Scripts that build objects
— Start —

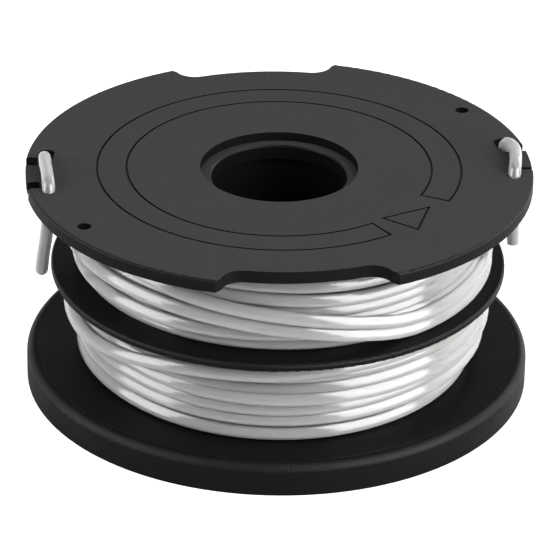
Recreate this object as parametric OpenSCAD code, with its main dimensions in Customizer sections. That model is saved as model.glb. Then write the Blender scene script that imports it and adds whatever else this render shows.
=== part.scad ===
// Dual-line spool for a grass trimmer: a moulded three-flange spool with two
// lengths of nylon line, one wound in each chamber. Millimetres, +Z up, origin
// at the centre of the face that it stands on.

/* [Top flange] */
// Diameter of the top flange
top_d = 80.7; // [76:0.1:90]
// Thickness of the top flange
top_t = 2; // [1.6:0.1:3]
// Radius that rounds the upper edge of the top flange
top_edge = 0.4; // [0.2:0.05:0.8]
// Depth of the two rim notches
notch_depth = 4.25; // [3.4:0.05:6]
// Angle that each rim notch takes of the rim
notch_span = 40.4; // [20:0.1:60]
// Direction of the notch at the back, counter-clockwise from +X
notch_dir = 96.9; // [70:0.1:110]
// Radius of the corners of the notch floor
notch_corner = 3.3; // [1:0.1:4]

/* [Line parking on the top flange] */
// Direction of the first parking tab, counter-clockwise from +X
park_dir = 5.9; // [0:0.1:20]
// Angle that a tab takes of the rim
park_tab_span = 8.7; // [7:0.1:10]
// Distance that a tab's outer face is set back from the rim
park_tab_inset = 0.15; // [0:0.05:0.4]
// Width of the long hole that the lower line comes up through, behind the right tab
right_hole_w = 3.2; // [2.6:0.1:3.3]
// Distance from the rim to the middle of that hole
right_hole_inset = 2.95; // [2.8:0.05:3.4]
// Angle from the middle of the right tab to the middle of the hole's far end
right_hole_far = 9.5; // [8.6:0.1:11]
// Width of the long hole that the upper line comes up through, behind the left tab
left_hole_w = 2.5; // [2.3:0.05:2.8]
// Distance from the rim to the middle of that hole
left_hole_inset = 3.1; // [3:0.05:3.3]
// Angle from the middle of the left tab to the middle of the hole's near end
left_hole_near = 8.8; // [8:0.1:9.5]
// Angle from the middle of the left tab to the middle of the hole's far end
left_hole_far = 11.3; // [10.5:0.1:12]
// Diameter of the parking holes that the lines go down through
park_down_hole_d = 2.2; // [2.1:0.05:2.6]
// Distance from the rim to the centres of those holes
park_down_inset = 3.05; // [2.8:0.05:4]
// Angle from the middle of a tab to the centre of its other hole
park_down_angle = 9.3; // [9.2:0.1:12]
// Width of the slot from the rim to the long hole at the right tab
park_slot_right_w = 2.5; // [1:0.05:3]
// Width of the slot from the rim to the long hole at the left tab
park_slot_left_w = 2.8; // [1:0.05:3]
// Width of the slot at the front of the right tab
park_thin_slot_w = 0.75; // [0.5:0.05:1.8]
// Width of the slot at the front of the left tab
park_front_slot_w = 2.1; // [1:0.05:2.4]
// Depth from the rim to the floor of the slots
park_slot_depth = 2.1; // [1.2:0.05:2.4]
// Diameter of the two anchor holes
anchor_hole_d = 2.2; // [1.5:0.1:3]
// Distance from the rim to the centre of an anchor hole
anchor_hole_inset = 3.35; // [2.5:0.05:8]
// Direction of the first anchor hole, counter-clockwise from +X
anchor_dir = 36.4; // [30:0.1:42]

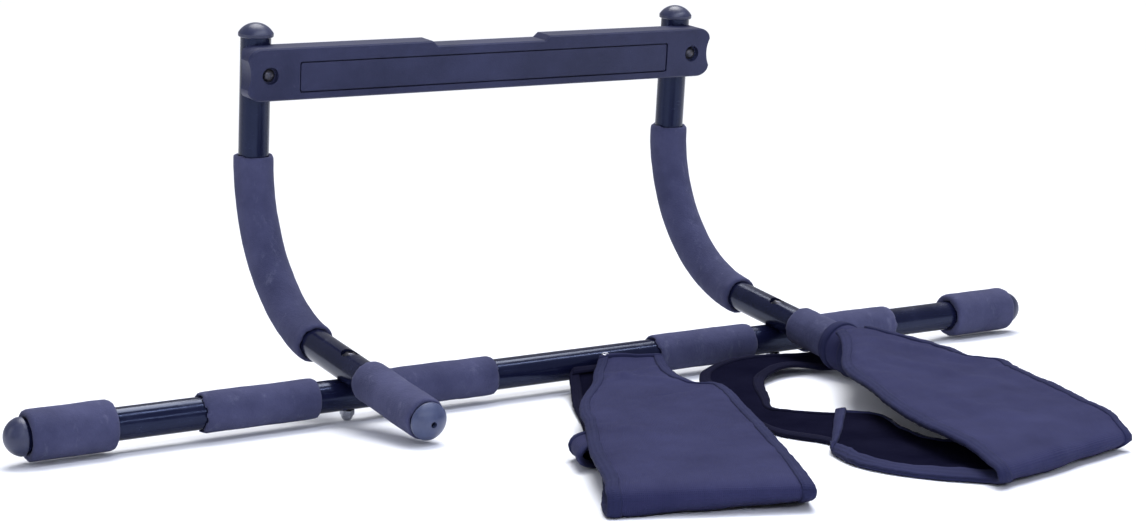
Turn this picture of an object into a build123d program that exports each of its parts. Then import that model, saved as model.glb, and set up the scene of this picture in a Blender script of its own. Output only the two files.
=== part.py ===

— End —

> To be done
Copy every line in the records above that contains the word "with".

> Result of the exercise
Recreate this object as parametric OpenSCAD code, with its main dimensions in Customizer sections. That model is saved as model.glb. Then write the Blender scene script that imports it and adds whatever else this render shows.
// Dual-line spool for a grass trimmer: a moulded three-flange spool with two